Tuesday, May 31, 2005

In the middle

It's stream of consciousness time, when the rules of grammar get to fly out the window:
So, my best friend comes up to visit her family this weekend, and I'm sitting on their living room couch while we eat dinner, and I realize this may be the last trip to her house for awhile...which we both decide is survivable before returning to our food, but then I get behind the wheel of my car and I'm driving home in the darkening summer evening while the foothills disappear beneath a slate blue blanket of thunderheads and I realize that it's not okay and I'm not okay and I don't feel like trying to be okay right now...so I make it through the front door and up the stairs to my room where I curl up like a snail on my bed and sob into my fiancee's left shoulder.

These moments sabotage me; I never know when they will creep past the borders of consciousness, but nothing is safe from triggering an episode.
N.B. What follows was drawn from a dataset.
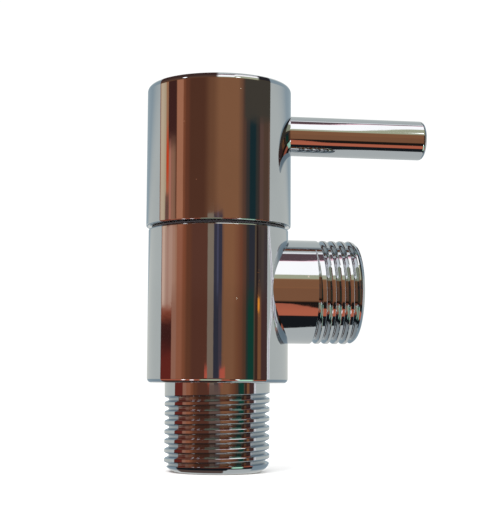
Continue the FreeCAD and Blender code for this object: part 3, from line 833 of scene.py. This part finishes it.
def handle_light(tree, side, height):
    """The room as the handle's wall shows it."""
    at_handle = bands(tree, side, 0.8, [
        (-180, "a2a6a6"), (-106.5, "7a4a38"), (-104.5, "b4a28c"), (-96, "a89880", 3),
        (-91.5, "946a50"), (-84, "a46a5c"), (-81, "88604e"), (-75, "7c5a48", 1.5),
        (-71.8, "5c3829", 0.6), (-69.5, "9c6850"), (-57.8, "74442f"), (-54, "5e3728", 2),
        (-47, "4e3024", 3), (-18, "664431", 7), (-4, "7a543c", 7), (32, "6a4a38", 3),
        (37, "50392f", 3), (43, "34302f", 2.5), (49, "16292e", 2), (60, "30302e", 2),
        (64, "382e2c", 1.5), (67, "54403a"), (74, "4d3b31", 2), (84, "5e4a40"),
    ])
    streak = math_node(
        tree, "MULTIPLY", window(tree, side, -90.5, -85.5, 1.2),
        window(tree, height, 55.5, 66.5, 5.0))
    at_handle = mixed(tree, streak, at_handle, shown("b83c1e"))
    dim = math_node(
        tree, "MULTIPLY", window(tree, side, -86.5, -70.5, 0.8), smooth_step(tree, height, 61.5, 66.5))
    at_handle = mixed(tree, dim, at_handle, shown("3c221f"))
    low = math_node(
        tree, "MULTIPLY", window(tree, side, -93.0, -85.0, 1.5), smooth_step(tree, height, 55.5, 52.5))
    at_handle = mixed(tree, low, at_handle, shown("60443c"))
    olive = math_node(
        tree, "MULTIPLY", window(tree, side, 40.0, 90.0, 3.0), smooth_step(tree, height, 67.0, 70.0))
    return mixed(tree, olive, at_handle, shown("3c3832"))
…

The right song, a change in the weather, or a poignant poem could kick a hole through my carefully erected wall, and quite a bit of flotsam has gathered behind it.

Deep down, I realize that all of us will adapt: my friend and I will thrive via IM, email and internet phones; my fiancee and I will cherish every one of our visits, and we'll be too busy to pine away during the interim; my family will adapt after awhile, and the months between trips home will fly. Still, I'm incredibly nervous looking at it now, looming before me in one giant block instead of the series of smaller hurdles it actually is. I worry about making friends all over again, about keeping the ones I have (what if they find newer, closer, better friends?? shrieks the insecure voice in my head), and about making sure my relationships with the people I love remain the same. I realize that the distance will require flexibility, but I would be devastated if new distances grew between my fiancee and I, or between my family and I, and so on. Again, I am fully aware that this will not happen if the parties involved do not want it to; however, knowing and accepting are two different things. The main reason why I fear change is because I have ridiculously strong insecurities about my relationships with people; I view major change as a force with the potential to jeopardize those connections, so I fear it instead of seeing the good it could create (e.g., giving my friends a reason to visit England, or making me a better email correspondent).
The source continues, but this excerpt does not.